Say we want to make pseudorandom generators for $\AC^0$. How big does the seed length $r$ need to be as a function of the size $S$ and the depth $d$?

Dream: match random sample

The gold standard would be to match the performance of a randomly chosen sample of $2^r$ strings from $\zo^n$, which requires

\[ r = \Theta(\log \log |\CC| + \log(1/\eps)). \]

for a complexity class $\CC$.

What’s $|\CC|$ for $\AC^0$ of size $S$ and depth $d$? Well, depth doesn’t really matter here: basically all you need to know is which wire goes from where to where, which gives $2^{\poly(S)}$ possibilities. So a random $g$ would require seed length

\[r = \Theta(\log \log 2^{\poly(S)} + \log(1/\eps)) = \Theta(\log (S/\eps)).\]

This is in fact tight!

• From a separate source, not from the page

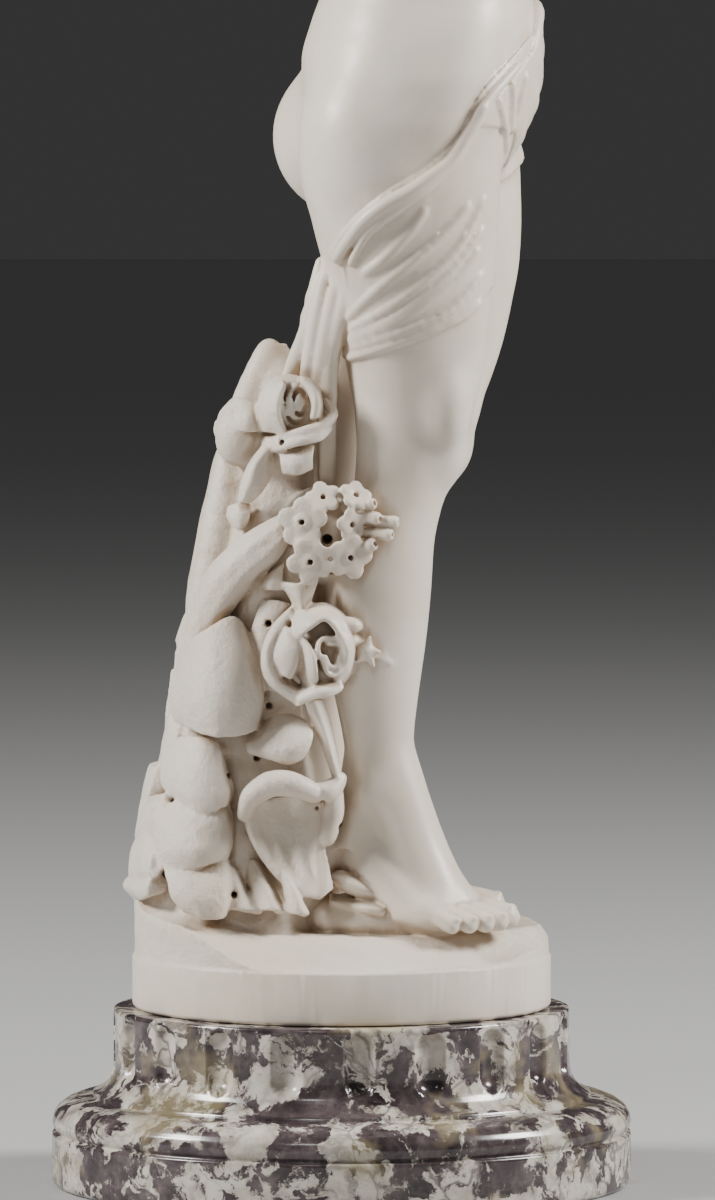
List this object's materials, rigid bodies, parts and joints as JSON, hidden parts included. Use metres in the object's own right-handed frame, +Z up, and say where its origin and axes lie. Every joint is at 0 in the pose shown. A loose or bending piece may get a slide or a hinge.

Indeed, for any sample of $2^r$ points, we can adversarially build a CNF of with $2\eps \cdot 2^r$ clauses that are unsatisfied on $2\eps \cdot 2^r$ of those points, but is otherwise always satisfied. Such a CNF would have sample mean $1-2\eps$ but true mean $\approx 1$, which means it isn’t $\eps$-fooled. So we need to make sure that

\[2\eps \cdot 2^r > S \Rightarrow r \geq \Omega(\log(S/\eps)).\]

What to hope for, barring breakthrough

On the other hand, it turns out that PRGs imply lower bounds for the corresponding circuit class. And it seems¹ very unlikely that we’d prove a new circuit lower bound by crafting a PRG for it: PRGs are pretty complicated to construct, and historically, PRGs have always been found later than the circuit lower bound they imply.

For now (and since the ’80s), lower bounds against $\AC^0$ are stuck at $S = 2^{O(n^{1/(d-1)})}$. So we should probably not try to go for PRGs that would imply stronger lower bounds on size.

Fooling the class

Why do PRGs imply circuit lower bounds? Well, the image of a PRG is supposed to look random to every function in the class, so in particular it cannot be in the class. Formally, let $g:\zo^r \to \zo^n$ be a PRG $\eps$-fooling a class $\CC$ for some $\eps < 1/2$, and consider the “image indicator” of $g$:

\[\Img g(x) \ce \One[\exists s \in \zo^r, g(s)=x].\]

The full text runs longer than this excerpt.